Concept What it means Why it matters
The three Fs Funds, functions and functionaries, the building blocks of devolution Constitutional status without the three Fs leaves local bodies as empty shells
Eleventh and Twelfth Schedules Lists of 29 panchayat and 18 municipal subjects for devolution States choose which functions to actually transfer, so devolution is uneven
State Finance Commission Constitutional body under Articles 243-I and 243-Y to recommend resource-sharing Delayed or ignored SFCs starve local bodies of predictable finances
Panchayat Devolution Index Evidence-based ranking of states on six devolution dimensions Converts a vague debate into measurable, comparable state performance

The Analysis

  1. Recognition is not empowerment. The Amendments gave local bodies constitutional standing, mandatory elections and reservation for women and marginalised groups. But they left the actual transfer of powers to state discretion, and discretion has meant delay.
  2. Funds are the missing keystone. Of the three Fs, finance is the least devolved. Local bodies depend on tied grants and cannot raise adequate own revenue, so they cannot plan, prioritise or respond to local needs. Powerlessness over money is powerlessness over everything.
  3. Functions on paper, not in practice. The Eleventh and Twelfth Schedules list dozens of subjects, but states activate only a fraction. Where functions are devolved without matching funds and staff, the transfer is symbolic.
  4. Functionaries answer upwards, not downwards. Staff seconded from state cadres remain accountable to their parent departments, not to the elected council. Genuine local government needs personnel who report to the panchayat or municipality.
  5. The cost is delivery. Local bodies are the natural front line for water, sanitation, health sub-centres and SDG targets. When they are weak, the last mile of every national scheme frays.

Data and Institutions Vault

Carry these into the exam hall.

  • 73rd Amendment Act, 1992: panchayats; Part IX; Eleventh Schedule (29 subjects); Article 243.
  • 74th Amendment Act, 1992: municipalities; Part IX-A; Twelfth Schedule (18 subjects); Article 243-P onwards.
  • State Finance Commission: Articles 243-I (panchayats) and 243-Y (municipalities), constituted every five years.
  • Devolution data: overall devolution rose from 39.9% (2013-14) to 43.9% (2021-22); top states Karnataka, Kerala, Tamil Nadu, Maharashtra, Uttar Pradesh; functionaries assigned rose from 39.6% to 50.9%.
  • Six index dimensions: Framework, Functions, Finances, Functionaries, Capacity Enhancement, Accountability.
  • Mandatory features: regular five-year elections, one-third (raised to half in many states) reservation for women, reservation for SC/ST.

The Debate

Argument for full devolution: Democracy is meaningless if the government nearest the citizen has no power. Untied funds, activated functions and answerable staff would make local bodies responsive, improve last-mile delivery and deepen participatory democracy, especially for women and marginalised groups now present on councils.
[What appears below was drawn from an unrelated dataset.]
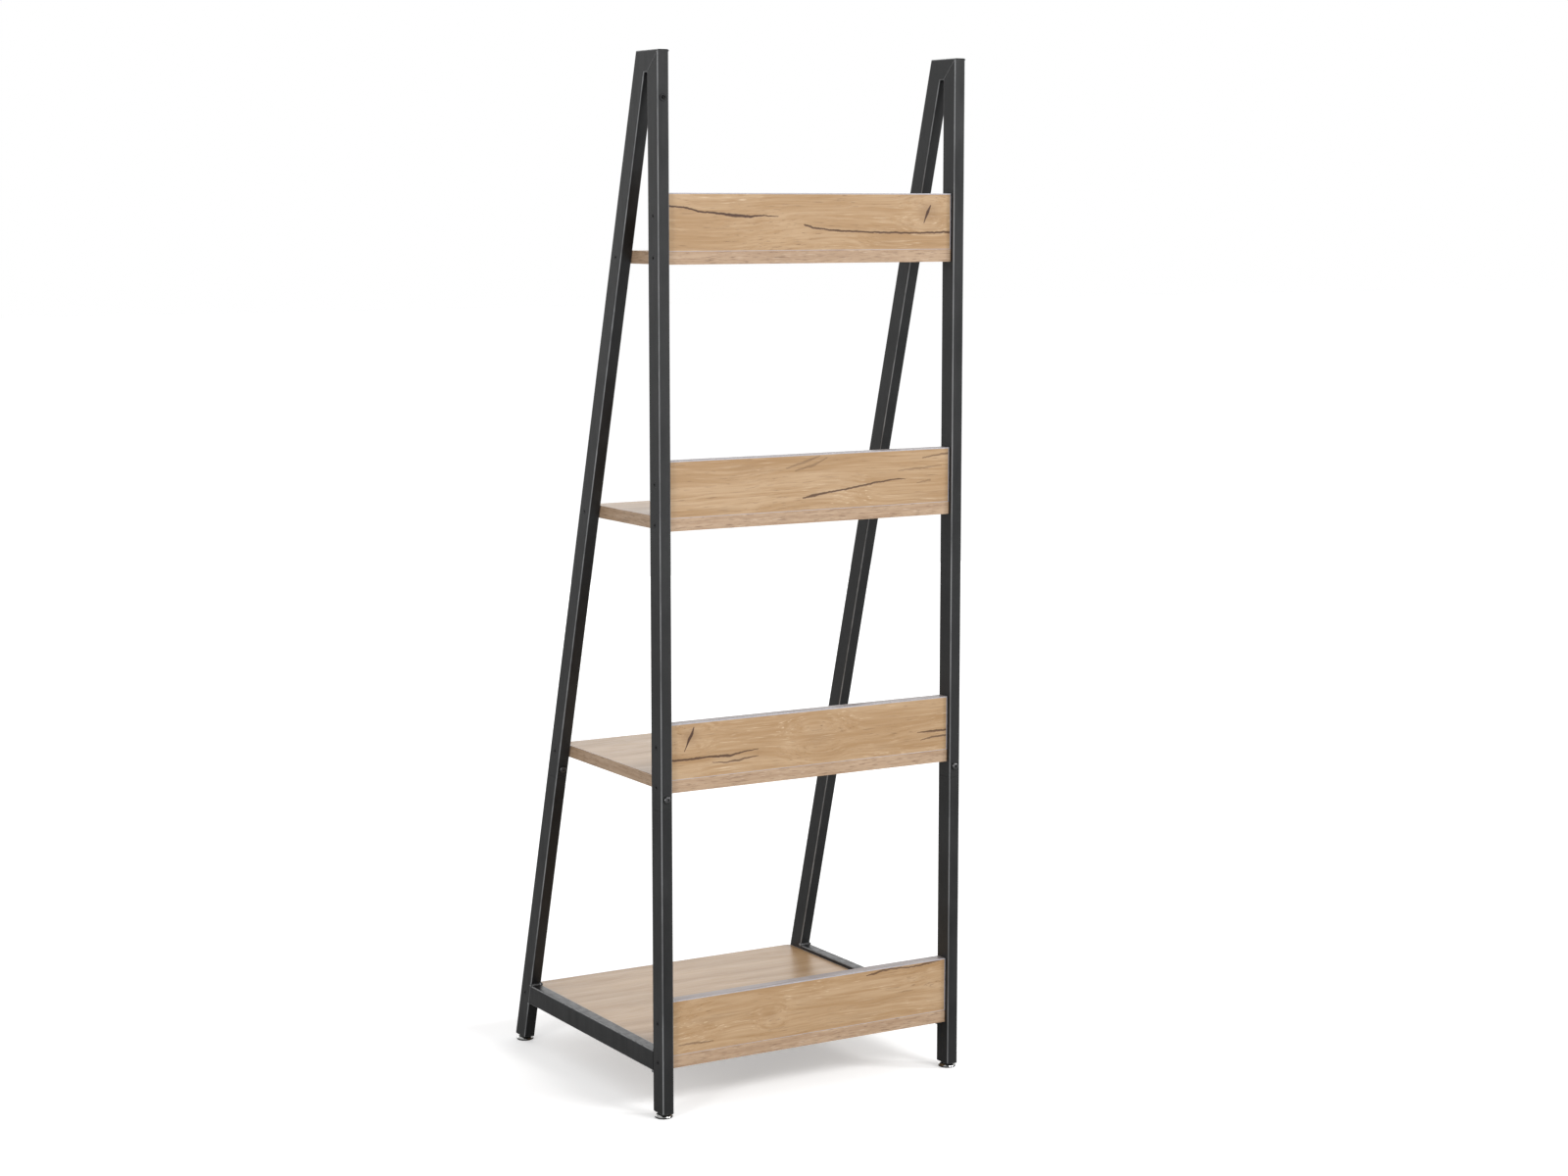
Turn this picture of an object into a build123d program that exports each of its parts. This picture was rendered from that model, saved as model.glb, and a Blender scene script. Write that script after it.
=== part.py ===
from build123d import *
import math
import os

# A free-standing ladder shelf. Two side frames of round-cornered steel tube, each a vertical
# rear post, a leaning front leg, a short top rail and a low side rail, carry four boards that get
# deeper towards the floor. Each board has an upright stop board along its rear edge.
#
# Millimetres. +Z is up, the open front faces -Y and the wall side faces +Y. The origin is on the
# floor, in the middle of the whole shelf's box.

# ---------------------------------------------------------------- overall sizes
overall_height = 1500.0          # floor to the top of the frames
overall_width = 504.0            # across the outer faces of the two side frames
floor_depth = 488.0              # rear face of a post to the front face of its leg, at the floor
top_spread = 2.5                 # how far the same distance at the top exceeds two tube depths

# ---------------------------------------------------------------- steel tube
tube_width = 18.0                # the tube's narrow side, along X
tube_depth = 30.0                # the tube's wide side
tube_wall = 1.2
tube_corner = 2.0                # outer corner radius
smallest_corner = 0.3            # the sharpest inner corner a tube is given

# ---------------------------------------------------------------- joints between frame halves
post_split_drop = 23.5           # post split below the lower shelf
leg_split_drop = 30.5            # leg split below the lower shelf
split_gap = 0.3                  # fine line left between an upper and a lower tube
sleeve_above_split = 27.0
sleeve_below_split = 50.0
sleeve_wall = 1.5
sleeve_clearance = 0.25          # sleeve to tube, each side
joint_screw_rise = 16.5          # joint screw above the split, along the tube
joint_screw_diameter = 6.0
joint_screw_length = 12.0
joint_head_diameter = 10.5
joint_head_height = 3.0
joint_head_rounding = 2.2
joint_socket_size = 4.0          # across the flats of the hexagon socket
joint_socket_depth = 1.8
sleeve_nut_gap = 1.05            # nut to each side wall of its sleeve
sleeve_nut_height = 5.0

# ---------------------------------------------------------------- low side rails
rail_height = 30.0
rail_above_shelf = 5.4           # top of the rail above the top of the bottom shelf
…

Argument for caution: States contend that many local bodies lack technical capacity, audit discipline and revenue systems, and that handing over funds and functions prematurely could worsen corruption and inefficiency at a tier with weak oversight.
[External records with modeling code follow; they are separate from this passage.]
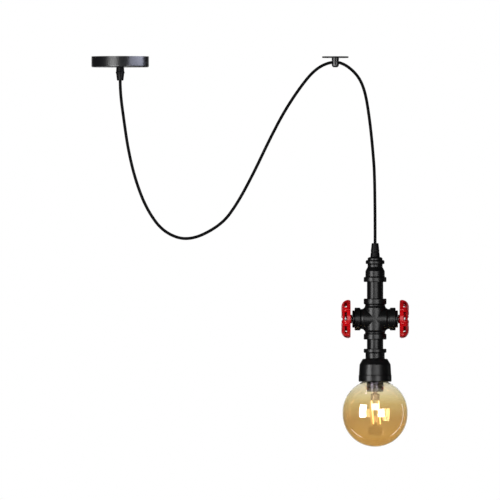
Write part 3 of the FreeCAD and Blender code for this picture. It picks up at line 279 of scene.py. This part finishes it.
# Light cards: how much brighter than its lamp one is after an odd number of bounces, and its colour then.
CARD_GAIN = 2.8
CARD_COLD = (0.67, 0.64, 1.0)
BOUNCE_PAIR = 2.0

# Room and floor.
ROOM_LIGHT = 0.40
ROOM_SHEEN = 0.03
BACKDROP_EDGE = 0.88
FLOOR_Z = -2.0
FLOOR_HALF = 12.0
FLOOR_PALE = 0.45
FLOOR_COLOUR = (0.9, 0.9, 0.89)
FLOOR_ROUGHNESS = 0.9


def settle(node, settings):
    """Sets a node's inputs or properties, named in small letters."""
    for key, value in settings.items():
        label = key.replace("_", " ").title().replace("Ior", "IOR")
        if label in node.inputs:
            node.inputs[label].default_value = value
        else:
            setattr(node, key, value)


def add(tree, kind, **settings):
    """A new node with its settings."""
    node = tree.nodes.new(kind)
    settle(node, settings)
    return node


def new_material(name, **settings):
    """A new material, its node tree and its Principled shader, with some of its inputs set."""
    material = bpy.data.materials.new(name)
    material.use_nodes = True
    tree = material.node_tree
    shader = tree.nodes["Principled BSDF"]
    settle(shader, settings)
    return material, tree, shader


def coordinates(tree, kind="Object"):
    return tree.nodes.new("ShaderNodeTexCoord").outputs[kind]


def split(tree, vector):
    """A vector's X, Y and Z."""
    node = tree.nodes.new("ShaderNodeSeparateXYZ")
    tree.links.new(vector, node.inputs["Vector"])
    return node.outputs


def noise(tree, scale, detail=NOISE_DETAIL, at=None):
    """A noise texture in the object's own metres."""
    node = add(tree, "ShaderNodeTexNoise", scale=scale, detail=detail, roughness=NOISE_ROUGHNESS)
    tree.links.new(at or coordinates(tree), node.inputs["Vector"])
    return node.outputs["Fac"]


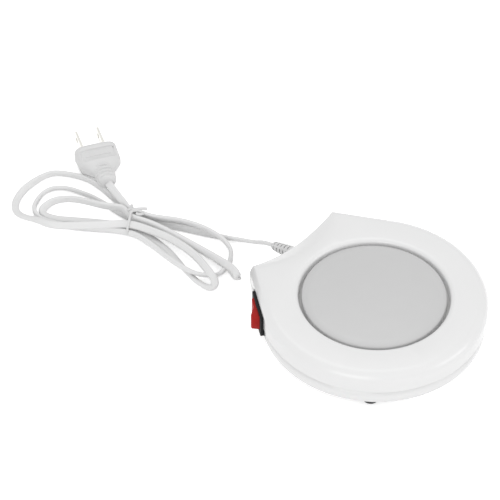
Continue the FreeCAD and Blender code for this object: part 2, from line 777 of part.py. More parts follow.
terminals = [box("centre_terminal", "0.8", "14.2", "4.8", y="-8.15 - 7.1", z="-3.4"),
             box("end_terminal", "0.8", "14.9", "4.8", x="6", y="-7.45 - 7.45", z="-3.4")]
placed_group("switch_terminals", terminals, switch_place)
sleeves = []
for number, sleeve_x in enumerate(("0", "6"), 1):
    shell = box("sleeve_shell_%d" % number, "3.4", "8", "6.4", x=sleeve_x, y="-housing_depth - 4.4", z="-4.2")
    hollow = box("sleeve_hollow_%d" % number, "1.0", "8.2", "5.0", x=sleeve_x, y="-housing_depth - 3.9", z="-3.5")
    sleeves.append(cut("sleeve_%d" % number, shell, [hollow]))
placed_group("push_on_terminals", sleeves, switch_place)


# Thermostat under the pressure plate, and the thermal fuse beside it

def thermostat():
    cap = cylinder("thermostat_cap", "8", "2.4", y="-21", z=pressure_low + " - 2.4")
    case = cylinder("thermostat_case", "7", "5", y="-21", z=pressure_low + " - 7.4")
    blades = [box("thermostat_blade_%d" % number, "9", "0.8", "0.8", x=x, y="-21", z=pressure_low + " - 7.9")
              for number, x in ((1, "-8"), (2, "8"))]
    return node("thermostat", fuse("thermostat_fused", [cap, case] + blades))


def thermostat_clip():
    strap = box("clip_strap", "26", "6", "0.8", y="-21", z=pressure_low + " - 0.8")
    hole = cylinder("clip_hole", "8.1", "4", y="-21", z=pressure_low + " - 2")
    return node("thermostat_clip", cut("thermostat_clip", strap, [hole]))


thermostat()
thermostat_clip()
along_x = FreeCAD.Rotation(V(0, 1, 0), 90)
fuse_core = cylinder("fuse_core", "1.9", "11", x="-5.5", y="20", z=pressure_low + " - 3.3", turn=along_x)
fuse_leads = cylinder("fuse_leads", "0.5", "19", x="-9.5", y="20", z=pressure_low + " - 3.3", turn=along_x)
node("thermal_fuse", fuse("fuse_fused", [fuse_core, fuse_leads]))
sleeve_outer = cylinder("sleeve_outer", "2.8", "15", x="-7.5", y="20", z=pressure_low + " - 3.3", turn=along_x)
sleeve_inner = cylinder("sleeve_inner", "2.1", "16", x="-8", y="20", z=pressure_low + " - 3.3", turn=along_x)
node("fuse_sleeve", cut("fuse_sleeve", sleeve_outer, [sleeve_inner]))


# Tubes along a route: straight runs joined by tangent arcs

def route_wire(points, report):
    """Wire through points, with each corner an arc as large as its two runs allow."""
    spots = [V(*point) for point in points]
    edges = []
    radii = []
    start = spots[0]
    for before, corner, after in zip(spots, spots[1:], spots[2:]):
        way_in = (corner - before).normalize()
        way_out = (after - corner).normalize()
        half_turn = way_in.getAngle(way_out) / 2
        setback = 0.45 * min((corner - before).Length, (after - corner).Length)
        radii.append(setback / math.tan(half_turn))
        arc_start = corner - way_in * setback
        arc_end = corner + way_out * setback
        inwards = (way_out - way_in).normalize()
        middle = corner + inwards * (setback / math.sin(half_turn) * (1 / math.cos(half_turn) - 1)
                                     * math.cos(half_turn))
        edges.append(Part.LineSegment(start, arc_start).toShape())
        edges.append(Part.Arc(arc_start, middle, arc_end).toShape())
        start = arc_end
    edges.append(Part.LineSegment(start, spots[-1]).toShape())
    wire = Part.Wire(edges)
    print("%s: length %.1f, radii %s" % (report, wire.Length, " ".join("%.1f" % radius for radius in radii)))
    return wire


def tube(label, wire, radius):
    """Round tube along a wire, with its volume compared with section times length."""
    first = wire.Edges[0]
    ring = Part.Wire(Part.Circle(first.firstVertex().Point, first.tangentAt(first.FirstParameter),
                                 radius).toShape())
    solid = wire.makePipeShell([ring], True, False)
    expected = math.pi * radius ** 2 * wire.Length
    print("%s: volume %.1f of %.1f" % (label, solid.Volume, expected))
    piece = doc.addObject("Part::Feature", label)
    piece.Shape = solid
    return node(label, piece)


wire_radius = 0.9
terminal_end = [switch_place.multVec(V(x, -sizes["housing_depth"] - 8.6, -1)) for x in (0, 6)]
centre_spot, end_spot = [(spot.x, spot.y, spot.z) for spot in terminal_end]
tube("live_wire", route_wire([(-1.1, 40.82, 12.8), (-1.8, 33.0, 10.4), (-8.0, 29.0, 9.6),
                              (end_spot[0] + 7.2, end_spot[1] - 4.0, end_spot[2] - 1.5), end_spot],
                             "live_wire"), wire_radius)
tube("neutral_wire", route_wire([(1.1, 40.82, 12.8), (2.2, 33.0, 10.4), (7.5, 26.5, 9.2),
                                 (12.5, 25.0, 9.0), (17.0, 25.0, 9.0)],
                                "neutral_wire"), wire_radius)
tube("switched_wire", route_wire([centre_spot, (centre_spot[0] + 5.4, centre_spot[1] - 3.0, centre_spot[2] - 2.0),
                                  (-17.5, 16.0, 9.6), (-17.0, 6.0, 9.2), (-17.5, -5.0, 9.2), (-15.6, -14.0, 10.4),
                                  (-13.4, -20.0, value(pressure_low) - 7.5)], "switched_wire"), wire_radius)
tube("heater_link_wire", route_wire([(13.4, -20.0, value(pressure_low) - 7.5), (17.5, -13.0, 9.6),
                                     (18.5, 0.0, 9.0), (16.5, 11.0, 10.4), (12.6, 18.0, 13.4),
                                     (9.9, 20.0, value(pressure_low) - 3.3)], "heater_link_wire"), wire_radius)

connector_shell = cylinder("connector_shell", "2.4", "9", x="17", y="25", z="9",
                           turn=FreeCAD.Rotation(V(0, 1, 0), 90))
node("closed_end_connector", group("connector_group", [connector_shell]))


# Cord clamp on its two posts, just inside the strain relief

clamp_low = 14.4


def cord_clamp():
    bar = box("clamp_bar", "21", "6", "1.6", y="rear_post_y", z=str(clamp_low))
    holes = [cylinder("clamp_hole_%s" % word, "1.15", "4", side + "8", "rear_post_y", str(clamp_low - 1))
             for word, side in (("left", "-"), ("right", ""))]
    return node("cord_clamp", cut("cord_clamp", bar, holes))


cord_clamp()
clamp_screws = []
for word, side in (("left", "-"), ("right", "")):
    head = cylinder("clamp_head_" + word, "2.2", "1.2", side + "8", "rear_post_y", str(clamp_low + 1.6))
    shank = cylinder("clamp_shank_" + word, "1.05", "7", side + "8", "rear_post_y", str(clamp_low - 5.4))
    clamp_screws.append(fuse("clamp_screw_" + word, [head, shank]))
node("clamp_screws", group("clamp_screw_group", clamp_screws))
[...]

Balanced verdict: The capacity argument is real but is used as a permanent excuse. The answer is not to withhold devolution indefinitely but to devolve alongside capacity-building, audit and the Panchayat Advancement Index, so that empowerment and accountability grow together rather than one waiting endlessly on the other.
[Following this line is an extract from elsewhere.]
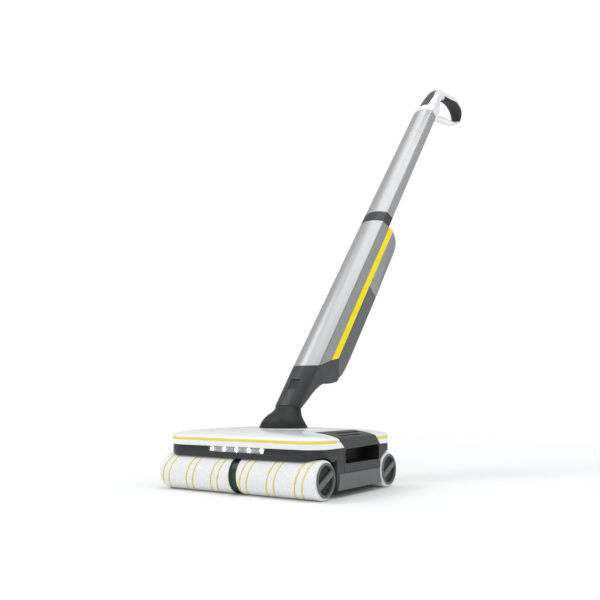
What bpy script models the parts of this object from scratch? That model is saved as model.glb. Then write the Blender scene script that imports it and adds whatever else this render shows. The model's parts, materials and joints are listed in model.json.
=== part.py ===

How to Think About This (Transferable Skill)

Technique: test rights against resources. Whenever a reform grants a body constitutional or legal status, ask what powers, money and people actually accompany that status. A right without resources is decorative. In federalism and governance answers, always trace the three Fs, funds, functions, functionaries, or their equivalent, to judge whether devolution is real or nominal. This lens exposes the gap between de jure and de facto empowerment across many institutions.

Diagram-in-Words

73rd/74th Amendments give constitutional status -> but states withhold funds + functions + functionaries -> local bodies elected but powerless -> weak SFCs + tied grants -> poor last-mile SDG delivery -> real devolution + empowered SFCs + accountability -> genuine grassroots democracy

The Way Forward

  1. Empower State Finance Commissions: constitute them on time, act on their recommendations and give local bodies predictable, untied finances.
  2. Activate the Schedules fully: devolve the Eleventh and Twelfth Schedule functions with matching funds and staff, not on paper alone.
  3. Make functionaries accountable to councils: create dedicated local cadres or ensure seconded staff report to elected bodies.
  4. Build capacity in parallel: training, digital accounting and audit so that devolution and accountability advance together.
  5. Use evidence to drive reform: deploy the Panchayat Advancement Index and devolution rankings to reward progress and expose laggard states.

The Takeaway Box

Mains angle: Local self-government is a test of cooperative federalism and the completion of India’s three-tier democratic structure, mapping directly to GS2 governance.

Lift line: “A gram panchayat president can be elected by the whole village and still be unable to fix a broken hand-pump without waiting on a district officer’s sanction.”

Prelims hooks: Part IX and IX-A; Eleventh Schedule (29 subjects), Twelfth Schedule (18); Articles 243-I and 243-Y for SFCs; devolution 39.9% to 43.9%.

Ethics/Interview angle: Balance the democratic value of subsidiarity against genuine concerns about capacity and accountability at the local tier.

PYQ linkage: Connects to GS2 questions on the working of the 73rd and 74th Amendments and fiscal federalism.

Connects-to: Finance Commission transfers; Sustainable Development Goals localisation; participatory budgeting and Gram Sabha.